Published in radical-mag.com

fast & smooth

Vielleicht werde ich auch einfach älter. Aber bei dieser ersten Ausfahrt mit dem McLaren GT im Süden Frankreichs wurde ich doch tatsächlich überholt von einem anderen Journalisten im gleichen Fahrzeug – keine Ahnung, wann mir das zuletzt passiert ist, ob überhaupt je. Es könnte aber auch am Automobil gelegen haben.
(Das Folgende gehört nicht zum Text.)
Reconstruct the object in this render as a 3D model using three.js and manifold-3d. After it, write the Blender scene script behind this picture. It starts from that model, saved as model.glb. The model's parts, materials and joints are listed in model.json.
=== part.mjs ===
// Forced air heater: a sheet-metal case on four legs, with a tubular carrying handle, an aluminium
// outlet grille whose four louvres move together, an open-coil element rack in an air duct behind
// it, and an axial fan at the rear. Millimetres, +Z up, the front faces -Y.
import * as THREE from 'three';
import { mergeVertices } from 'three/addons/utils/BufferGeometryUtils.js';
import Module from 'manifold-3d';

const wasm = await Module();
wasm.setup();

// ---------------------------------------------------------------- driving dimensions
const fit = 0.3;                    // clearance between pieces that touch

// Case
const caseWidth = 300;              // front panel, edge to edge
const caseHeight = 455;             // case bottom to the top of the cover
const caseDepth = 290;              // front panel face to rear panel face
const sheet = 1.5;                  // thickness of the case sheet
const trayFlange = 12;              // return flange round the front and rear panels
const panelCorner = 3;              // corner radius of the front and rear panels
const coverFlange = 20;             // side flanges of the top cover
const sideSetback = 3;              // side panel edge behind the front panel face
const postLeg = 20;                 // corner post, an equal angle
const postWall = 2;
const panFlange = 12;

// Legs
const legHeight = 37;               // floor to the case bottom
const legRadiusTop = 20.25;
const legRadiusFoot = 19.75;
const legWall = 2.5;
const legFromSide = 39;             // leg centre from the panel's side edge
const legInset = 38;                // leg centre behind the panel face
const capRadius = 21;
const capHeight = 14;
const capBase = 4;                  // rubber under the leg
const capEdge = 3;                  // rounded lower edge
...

Und das darf man jetzt nicht falsch verstehen, es ist sicher nicht so, dass man den Engländer nicht auch wirklich flott bewegen könnte (also so, dass man mit Garantie nicht überholt wird), es liegt auch nicht an seinen Qualitäten als Sportwagen (dazu gleich noch mehr), sondern vielleicht, wahrscheinlich an seiner Auslegung, oder besser: an seinem Charakter. Man weiss, dass man kann – aber man muss nicht dauernd. Bei Fahrzeugen mit 400 PS plus ist man doch quasi immer in Versuchung, allein schon das Motorengeräusch verführt zu mehr, gröber, näher an den Randstein, härter aus der Kurve, man hat stets das Messer zwischen den Zähnen. Und stattdessen rolle ich mit dem 620 PS starken McLaren GT in aller Ruhe und im Frieden mit mir selbst, ganz in der Nähe der von der Rennleitung vorgegebenen Limiten über den Berg; etwa einen Tausendstel hat der Fuss auf dem Fahrpedal gezuckt, als ich den anderen GT im Rückspiegel näher kommen sah. Doch dann lächelte ich, auch über mich selbst.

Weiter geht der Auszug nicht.